Executive Summary
The results of the 2019 CCAR exercise indicate that the financial system is strong and resilient. Large banks have more than doubled their capital levels since the financial crisis, in part because of supervisory programs like CCAR. (For more information on recent trends in capital levels, see box 1.) Capital is central to a firm's ability to absorb losses and continue operating and lending to creditworthy businesses and consumers. The largest firms have also made substantial progress in strengthening their capital planning practices.
Box 1: Overview of Trends in Capital Levels
Figure A provides the aggregate ratio of common equity capital to risk-weighted assets for the firms in CCAR from 2009 through the fourth quarter of 2018.1 This ratio has more than doubled from 4.9 percent in the first quarter of 2009 to 12.3 percent in the fourth quarter of 2018. That gain reflects a total increase of approximately $660 billion in common equity capital from the beginning of 2009 among these firms, bringing their total common equity capital to over $1.02 trillion in the fourth quarter of 2018.
In the aggregate, the 18 firms participating in CCAR 2019 have estimated that their common equity will remain near current levels between the third quarter of 2019 and the second quarter of 2020, based on their planned capital actions and net income projections under their baseline scenario.
These 18 firms hold about 70 percent of the total assets of all U.S. financial companies.2 The financial crisis revealed that both the level and quality of capital contribute to a firm's ability to continue operating under adverse conditions. In part through programs like CCAR, the quantity and quality of capital held by these firms has improved, increasing the resilience of the banking sector and strengthening the financial system more broadly.
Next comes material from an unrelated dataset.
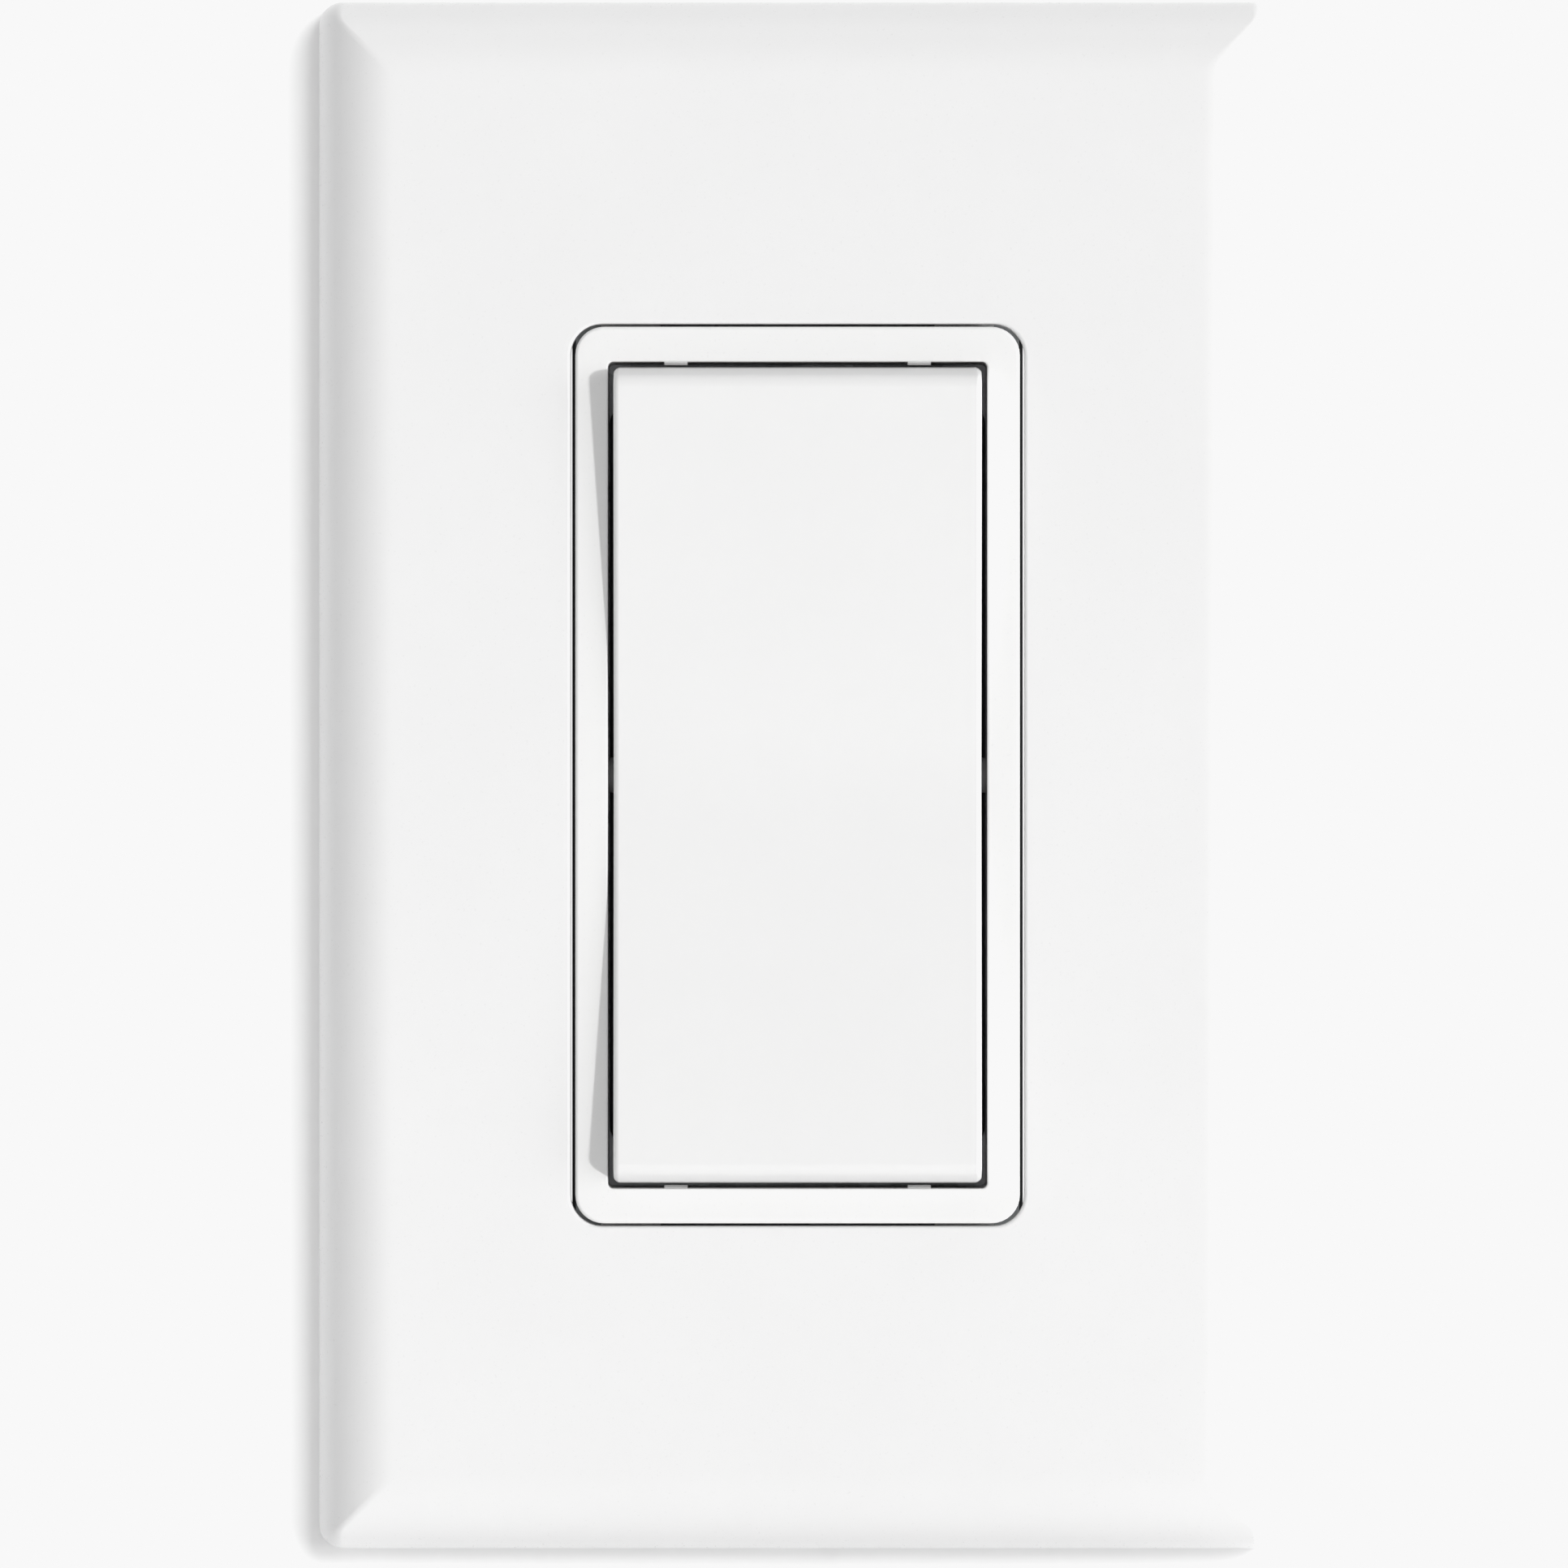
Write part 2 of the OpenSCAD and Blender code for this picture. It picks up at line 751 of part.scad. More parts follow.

1. The Federal Reserve's evaluation of a firm's common equity capital was initially measured using a tier 1 common capital ratio but now is evaluated using a common equity tier 1 capital ratio, which was introduced into the regulatory capital framework with the implementation of Basel III. From 2009 through 2013, tier 1 common was used to measure common equity capital for all firms. In 2014, both tier 1 common capital (for non-advanced approaches firms) and common equity tier 1 capital (for advanced approaches firms) were used. From 2015 to present, common equity tier 1 capital was used for all firms. Under both measures, firms have significantly increased their capital position since 2009. Not all of the 18 firms participating in CCAR 2019 reported data for all periods since 2009. Return to text
2. This figure uses information from all firms that file the FR Y-9C, including domestic BHCs, IHCs, savings and loan holding companies, and securities holding companies, to define U.S. financial companies. Return to text
Return to textQuantitative Assessment
In the supervisory post-stress capital assessment, the Federal Reserve estimates that the aggregate common equity tier 1 ratio for the 18 firms participating in CCAR 2019 would decline in the severely adverse scenario from 12.3 percent in the fourth quarter of 2018 (the starting point for the exercise) to 6.6 percent at its minimum point.2 This post-stress common equity tier 1 ratio is 1.7 percentage points higher than the firms' aggregate common equity tier 1 ratio in the first quarter of 2009. (See tables 1 and 2 for more on the aggregate post-stress capital ratios for the firms that participated in CCAR 2019.)
Qualitative Assessment
The Federal Reserve observes that, on balance, most of the 17 firms participating in the CCAR 2019 qualitative assessment have continued to strengthen their capital planning practices since last year, with many of those firms meeting supervisory expectations for capital planning.3 Certain firms that are newer to CCAR have additional work to undertake to have sound, established capital planning practices, and a limited number of firms that have been subject to the qualitative assessment for a number of years have certain weaknesses that limit their capital planning capabilities. For further information, see the Qualitative Assessment Framework, Process, and Summary of Results section.
Capital Plan Decisions
No firms were objected to on quantitative or qualitative grounds in CCAR 2019. The Board of Governors of the Federal Reserve System (Board) issued a conditional non-objection to Credit Suisse Holdings (USA), Inc.'s (Credit Suisse) capital plan and is requiring the firm to address weaknesses in its capital adequacy process by October 27, 2019. The Board's decision on each firm's capital plan is presented in table 3.
Background on CCAR
The 2007–09 financial crisis illustrated that confidence in the capitalization and overall financial strength of a financial institution can erode rapidly in the face of changes in current or expected economic and financial conditions. More importantly, the crisis revealed that sudden actual or expected erosions of capital can lead to loss of investor and counterparty confidence in the financial strength of a systemically important financial institution, which may not only imperil that institution's viability, but also harm the broader financial system. For this reason, the Federal Reserve has made assessments of capital planning and post stress analysis of capital adequacy a cornerstone of its supervision of the largest financial institutions.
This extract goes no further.